Operational & Execution Risks
Supply Chain Vulnerabilities:
- Inflationary Pressures & Supply Chain Delays: Macroeconomic conditions, including high inflation for products, services, and labor, as well as potential tariffs, can lead to scarcities, longer fulfillment times, and increased costs for materials and equipment, potentially impairing operations and capital projects.
- Supplier Dependency: Reliance on coal and natural gas suppliers for a significant portion of electric generation capacity exposes the company to risks of non-performance or disruptions (e.g., transportation problems, weather, labor shortages). Litigation related to coal mine permits (e.g., Rosebud Mine for Colstrip) could impact fuel supply.
- Capacity Constraints: Electric and natural gas systems in Montana are constrained during peak-load periods, limiting the ability to transmit energy and access lower-cost supply, potentially impacting reliable service.
- Increasing Fire Risk: Significant fire risk in the western U.S., including the service territory, due to environmental factors and development. Fires alleged to be caused by company equipment could lead to substantial penalties and/or damage awards.
Financial & Regulatory Risks
Market & Financial Risks:
- Interest Rate Risk: Significant capital requirements funded by accessing capital markets. Increasing interest rates could lead to higher borrowing costs and negatively impact financial condition.

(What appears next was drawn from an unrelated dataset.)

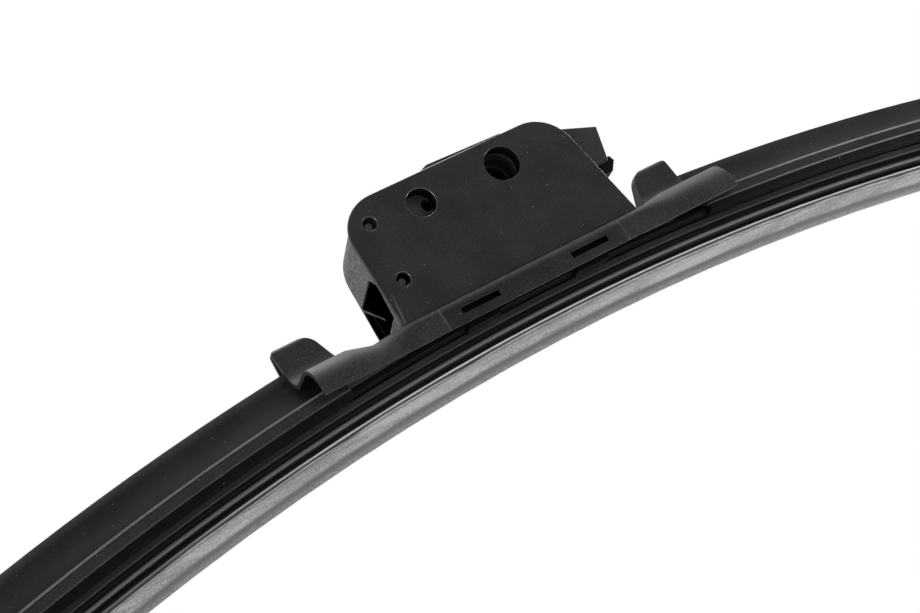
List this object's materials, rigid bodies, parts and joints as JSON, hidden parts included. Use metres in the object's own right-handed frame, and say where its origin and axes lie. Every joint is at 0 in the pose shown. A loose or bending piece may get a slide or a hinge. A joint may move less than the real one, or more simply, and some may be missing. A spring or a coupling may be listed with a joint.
{
  "type": "wiper blade",
  "caption": "Frameless bowed wiper blade: rubber strip on spring rails under a spoiler, with a moulded carrier and a side-pin adapter housing that has a release button.",
  "frame": {"origin": "on the axis of the side-pin bore, in the middle plane of the wiping strip", "axes": "+X along the blade towards the release button, +Y through the housing away from the side plate, +Z away from the window, with the wiping lip down"},
  "size_m": [0.4124, 0.0234, 0.081],
  "materials": {
    "rubber": "satin",
    "spoiler": "satin",
    "cap": "satin",
    "steel_rail": "satin",
    "steel_bracket": "satin",
    "steel_clip": "satin",
    "carrier": "satin",
    "housing": "matt",
    "side_plate": "satin",
    "block": "satin",
    "button": "satin",
    "pin": "satin",
    "rivet": "satin"
  },
  "bodies": {
    "blade": {"wiper_rubber": "rubber", "rail_near": "steel_rail", "rail_far": "steel_rail", "rail_clip_left": "steel_clip", "rail_clip_right": "steel_clip", "spoiler_left": "spoiler", "spoiler_right": "spoiler", "end_cap_left": "cap", "end_cap_right": "cap", "claw_bracket": "steel_bracket", "carrier": "carrier", "housing": "housing", "side_plate": "side_plate", "adapter_block": "block", "pin_upper": "pin", "pin_lower": "pin", "rivet_left": "rivet", "rivet_right": "rivet"},
    "release": {"release_button": "button"}
  },
  "joints": [
    {"name": "release_push", "type": "slide", "parent": "blade", "child": "release", "axis": [1, 0, 0], "range_m": [-0.002, 0], "stiffness_N_per_m": 600, "springref_m": 0.0005}
  ]
}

- Commodity Price Volatility: Reliance on market purchases for a portion of electric and natural gas supply exposes the company to price volatility, which may not always be fully recoverable through regulated rates.
- Credit Rating Downgrades: A downgrade to less than investment grade could adversely affect liquidity, access to capital, borrowing costs, and collateral requirements.
- QF Minimum Energy Obligations: Obligation to purchase minimum annual quantities of power from Qualifying Facilities (QFs) at agreed-upon prices, regardless of market conditions, could expose the company to material commodity price risk if QFs underperform during high commodity price periods.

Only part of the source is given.